Number Savvy: From the Invention of Numbers to the Future of Data is written by George Sciadas, a statistician working at Statistics Canada. This book is mostly about data, even though it starts with the “compulsory” tour of the invention(s) of numbers and the evolution towards a mostly universal system and the issue of measurements (with a funny if illogical/anti-geographical confusion in “gare du midi in Paris and gare du Nord in Brussels” since Gare du Midi (south) is in Brussels while Gare du Nord (north) in in Paris). The chapter (Chap. 3) on census and demography is quite detailed about the hurdles preventing an exact count of a population, but much less about the methods employed to improve the estimation. (The request for me to fill the short form for the 2023 French Census actually came while I was reading the book!)
The next chapter links measurement with socio-economic notions or models, like unemployment rate, which depends on so many criteria (pp. 77-87) that its measurement sounds impossible or arbitrary. Almost as arbitrary as the reported number of protesters in a French demonstration! Same difficulty with the GDP, whose interpretation seems beyond the grasp of the common reader. And does not cover significantly missing (-not-at-random) data like tax evasion, money laundering, and the grey economy. (Nitpicking: if GDP got down by 0.5% one year and up by 0.5% the year after, this does not exactly compensate!) Chapter 5 reflects upon the importance of definitions and boundaries in creating official statistics and categorical data. A chapter (Chap 6) on the gathering of data in the past (read prior to the “Big Data” explosion) is preparing the ground to the chapter on the current setting. Mostly about surveys, presented as definitely from the past, “shadows of their old selves”. And with anecdotes reminding me of my only experience as a survey interviewer (on Xmas practices!). About administrative data, progressively moving from collected by design to available for any prospection (or “farming”). A short chapter compared with the one (Chap 7) on new data (types), mostly customer, private sector, data. Covering the data accumulated by big tech companies, but not particularly illuminating (with bar-room remarks like “Facebook users tend to portray their lives as they would like them to be. Google searches may reflect more truthfully what people are looking for.”)

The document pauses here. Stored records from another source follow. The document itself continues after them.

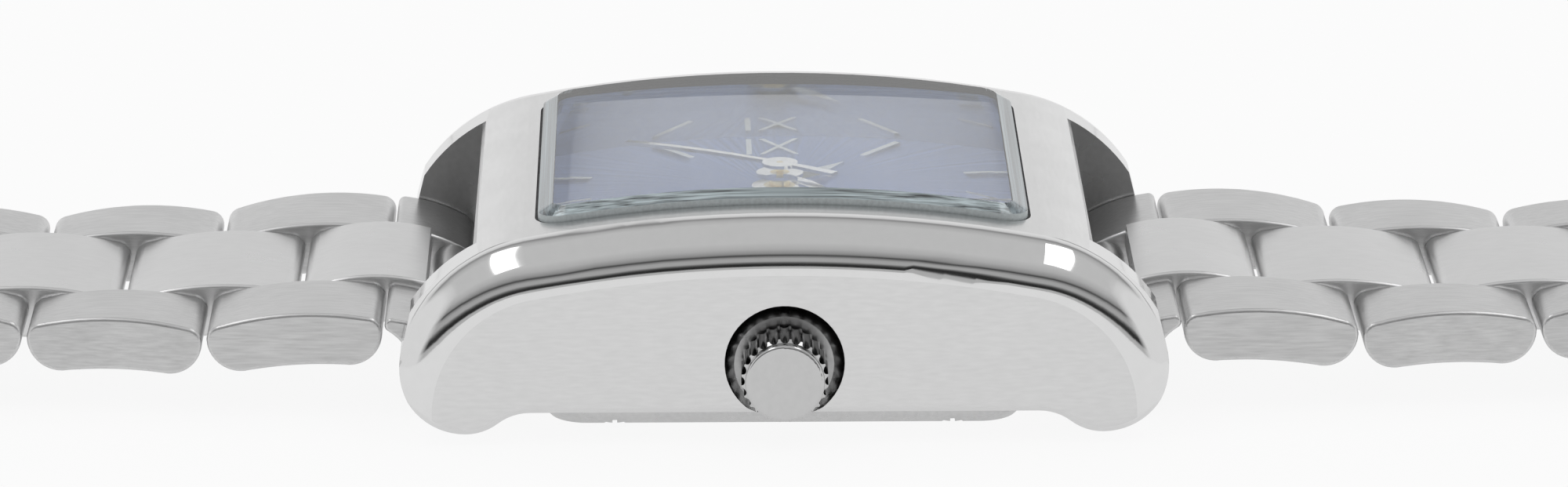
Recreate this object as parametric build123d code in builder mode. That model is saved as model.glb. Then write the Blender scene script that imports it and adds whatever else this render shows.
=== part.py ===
from build123d import *
import os
from math import asin, atan2, cos, degrees, hypot, radians, sin, sqrt

# Rectangular wristwatch with a curved steel case on a three-row bracelet of offset links.
# X points to 3 o'clock, Y to 12 o'clock and Z out of the dial. The origin is the middle of the
# case back's resting face. All sizes are in millimetres, all angles in degrees.

os.makedirs("parts", exist_ok=True)
pieces = {}

# Fits and clearances
running_fit = 0.03
side_play = 0.08
seat_gap = 0.05
overrun = 1.0

# Case
case_width = 28.0
case_length = 28.6
lug_to_lug = 35.3
lug_gap = 20.0
case_top = 10.3
case_bottom = 1.38
lug_foot = 0.36
shoulder_angle = 10.9
nose_angle = 57.0
facet_angle = 76.0
shoulder_radius = 8.0
facet_length = 1.6
belly_turn = 38.0
bevel_radius = 2.3
edge_radius = 0.3
wall_edge = 0.2

# Crystal, its gasket and its seat
crystal_side_ledge = 0.5
crystal_end_ledge = 0.6
crystal_corner = 1.5
crystal_seat = 8.6
crystal_rise = 0.6
crystal_bevel_width = 0.7
crystal_bevel_height = 0.3
gasket_wall = 0.14

# Dial chamber, flange and dial
chamber_side_ledge = 0.5
chamber_end_ledge = 1.0
chamber_corner = 1.2
dial_seat = 5.6
dial_thickness = 0.4
flange_wall = 0.22
flange_slope = 0.06

# Back opening and case back
holder_side_wall = 1.7
holder_end_wall = 0.9
back_corner = 1.6
plate_land = 2.2
plate_margin = 0.4
plate_corner = 2.2
plate_edge = 0.45
plate_floor = 0.6
spigot_height = 0.7
spigot_wall = 0.5
back_gasket_wall = 0.3
back_gasket_height = 0.5
screw_radius = 0.4
screw_head_radius = 0.65
screw_head_height = 0.5
screw_length = 2.4
screw_inset = 0.95
screw_end_inset = 1.9
screw_slot_width = 0.22
screw_slot_depth = 0.2

# Hands, as the time that they show, and their heights
shown_hour = 10
shown_minute = 9
shown_second = 36
hand_thickness = 0.15
hour_hand_height = 6.26
minute_hand_height = 6.89
second_hand_height = 7.38
hour_hand_length = 4.8
minute_hand_length = 7.2
second_hand_length = 8.3
second_tail_length = 2.9
hour_hub_radius = 1.15
minute_hub_radius = 1.0
second_hub_radius = 0.78
hour_hand_width = 0.9
minute_hand_width = 0.75
second_hand_width = 0.3
second_tail_width = 0.5

# Hour markers: batons, and Roman numerals at the quarters. Each numeral is a list of strokes, as
# the shares of its height that their feet and heads stand off its middle line.
marker_height = 0.12
marker_width = 0.26
marker_length = 3.0
side_border = 0.8
end_border = 0.1
numeral_height = 2.6
stroke_width = 0.22
numeral_strokes = {
    0: [(-0.5, 0.0), (0.0, -0.5), (0.2, 0.2), (0.42, 0.42)],
    3: [(-0.25, -0.25), (0.0, 0.0), (0.25, 0.25)],
    6: [(-0.12, -0.37), (-0.12, 0.13), (0.37, 0.37)],
    9: [(-0.45, -0.45), (-0.25, 0.3), (0.3, -0.25)],
}

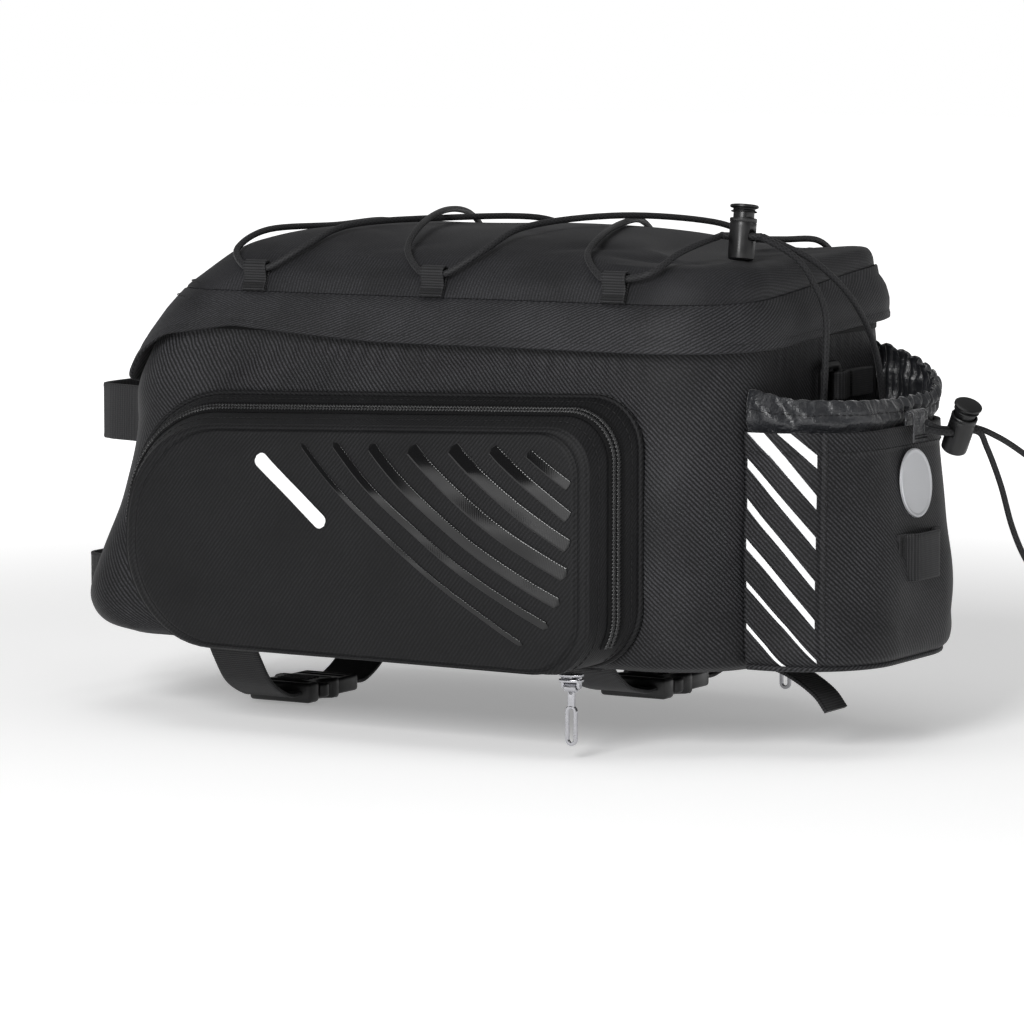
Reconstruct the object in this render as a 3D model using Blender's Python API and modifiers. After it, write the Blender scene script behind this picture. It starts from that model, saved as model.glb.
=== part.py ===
"""Bicycle rack bag: a raked tub under a crowned lid, with a rain flap over its zip, a pocket on each
side, a gathered bottle pocket behind, elastic lacing with a cord lock, and straps below its base.

Metres, +Z up. The origin is the middle of the base, where the bag sits on a rack. +X points to the
bottle pocket and -Y to the bag's left side. Tables hold shares of the sizes named in their comments.
"""
import math

import bmesh
import bpy
from mathutils import Matrix, Vector

# Sizes of the body
CLEARANCE = 0.0003
BODY_FRONT = 0.1704
BODY_REAR = 0.1565
BODY_WIDTH = 0.170
SEAM_HEIGHT = 0.152
BODY_WALL = 0.003
FRONT_RADIUS = 0.028
REAR_RADIUS = 0.040
LID_RISE = 0.027
LID_REAR_LIFT = 0.008

# Sizes of the flap and the main zip
FLAP_HEIGHT = 0.0185
FLAP_STAND = 0.0045
FLAP_THICKNESS = 0.002
ZIP_WIDTH = 0.008
ZIP_THICKNESS = 0.0012
MAIN_ZIP_DROP = 0.010

# Sizes of the side pockets
POCKET_DEPTH = 0.025
POCKET_CROWN = 0.005
POCKET_WALL = 0.002
POCKET_FRONT = 0.124
POCKET_REAR = 0.107
POCKET_TOP = 0.103
POCKET_LEAN = 0.012

# Sizes of the bottle pocket and its collar
BOTTLE_WIDTH = 0.124
BOTTLE_DEPTH = 0.0515
BOTTLE_HEIGHT = 0.100
BOTTLE_RADIUS = 0.041
BOTTLE_WALL = 0.0025
COLLAR_HEIGHT = 0.012
COLLAR_WALL = 0.0014
COLLAR_GATHER = 0.0008
TAB_WIDTH = 0.013
TAB_THICKNESS = 0.005

# Sizes of the cords and their locks
BUNGEE_DIAMETER = 0.0028
DRAWCORD_DIAMETER = 0.0026
LOCK_HEIGHT = 0.0175
LOCK_RADIUS = 0.0056
LOCK_WALL = 0.0009
LOCK_FLOOR = 0.0015
LOCK_TRAVEL = 0.0022
LOCK_HOLE_HEIGHT = 0.010
CORD_LEAD = 0.002
PLUNGER_HEAD_RADIUS = 0.006
PLUNGER_HEAD_HEIGHT = 0.0032

# Sizes of the webbing, the ring and the badge
WEBBING = 0.0018
STRAP_WIDTH = 0.025
HANDLE_REACH = 0.030
LOWER_LOOP_REACH = 0.014
LOWER_LOOP_WIDTH = 0.020
CORD_LOOP_WIDTH = 0.011
CORD_LOOP_HEIGHT = 0.0105
CORD_LOOP_WEB = 0.001
RING_WIDTH = 0.018
RING_HEIGHT = 0.022
RING_BAR = 0.0036
RING_TAB_LENGTH = 0.034
RING_TAB_WIDTH = 0.012
BADGE_DIAMETER = 0.029
BADGE_THICKNESS = 0.0015
LIGHT_LOOP_LENGTH = 0.040
LIGHT_LOOP_WIDTH = 0.020
LIGHT_LOOP_STAND = 0.0045
FRONT_STRAP_PLACE = -0.0995
FRONT_STRAP_SAG = 0.030
MIDDLE_STRAP_PLACE = 0.080
MIDDLE_STRAP_SAG = 0.015
REAR_STRAP_SIDE = -0.020
REAR_STRAP_WIDTH = 0.020
REAR_STRAP_SAG = 0.022
BUCKLE_WIDTH = 0.032
BUCKLE_HEIGHT = 0.009
BUCKLE_EDGE = 0.0015
HANDLE_SPAN = 0.114
LOWER_LOOP_SPAN = 0.110
RING_CORNER = 0.004

# Sizes of the zip pulls
SLIDER_LENGTH = 0.010
SLIDER_WIDTH = 0.008
SLIDER_HEIGHT = 0.0035
PULL_LENGTH = 0.0245
PULL_WIDTH = 0.0055
PULL_THICKNESS = 0.0016
PULL_BAR_RADIUS = 0.0008
PULL_EYE_WALL = 0.0009
LUG_THICKNESS = 0.0012
LUG_WIDTH = 0.003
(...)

The following Chapter 8 is somehow confusing in its defence of microdata, by which I understand keeping the raw data rather than averaging through summary statistics. Synthetic data is mentioned there, but without reference to a reference model, while machine learning makes a very brief appearance (p.222). In Chapter 9, (statistical) data analysis is [at last!] examined, but mostly through descriptive statistics. Except for a regression model and a discussion of the issues around hypothesis testing and Bayesian testing making its unique visit, albeit confusedly in-between references to Taleb’s Black swan, Gödel’s incompleteness theorem (which always seem to fascinate authors of general public science books!), and Kahneman and Tversky’s prospect theory. Somewhat surprisingly, the chapter also includes a Taoist tale about the farmer getting in turns lucky and unlucky… A tale that was already used in What are the chances? that I reviewed two years ago. As this is a very established parable dating back at least to the 2nd century B.C., there is no copyright involved, but what are the chances the story finds its way that quickly in another book?!
The last and final chapter is about the future, unsurprisingly. With prediction of “plenty of black boxes“, “statistical lawlessness“, “data pooling” and data as a commodity (which relates with some themes of our OCEAN ERC-Synergy grant). Although the solution favoured by the author is centralised, through a (national) statistics office or another “trusted third party“. The last section is about the predicted end of theory, since “simply looking at data can reveal patterns“, but resisting the prophets of doom and idealising the Rise of the (AI) machines… The lyrical conclusion that “With both production consolidation and use of data increasingly in the ‘hands’ of machines, and our wise interventions, the more distant future will bring complete integrations” sounds too much like Brave New World for my taste!
“…the privacy argument is weak, if not hypocritical. Logically, it’s hard to fathom what data that we share with an online retailer or a delivery company we wouldn’t share with others (…) A naysayer will say nay.” (p.190)
The way the book reads and unrolls is somewhat puzzling to this reader, as it sounds like a sequence of common sense remarks with a Guesstimation flavour on the side, and tiny historical or technical facts, some unknown and most of no interest to me, while lacking in the larger picture. For instance, the long-winded tale on evaluating the cumulated size of a neighbourhood lawns (p.34-38) does not seem to be getting anywhere. The inclusion of so many warnings, misgivings, and alternatives in the collection and definition of data may have the counter-effect of discouraging readers from making sense of numeric concepts and trusting the conclusions of data-based analyses. The constant switch in perspective(s) and the apparent absence of definite conclusions are also exhausting. Furthermore, I feel that the author and his rosy prospects are repeatedly minimizing the risks of data collection on individual privacy and freedom, when presenting the platforms as a solution to a real time census (as, e.g., p.178), as exemplified by the high social control exercised by some number savvy dictatures! And he is highly critical of EU regulations such as GDPR, “less-than-subtle” (p.267), “with its huge impact on businesses” (p.268). I am thus overall uncertain which audience this book will eventually reach.
[Disclaimer about potential self-plagiarism: this post or an edited version will potentially appear in my Books Review section in CHANCE.]
March 31, 2023 at 12:37 am
There’s actually a Gare du Nord in Brussels too, though ;)
March 31, 2023 at 8:52 am
Indeed, indeed. It somewhat sounded illogical to me, though, in a very minor mode!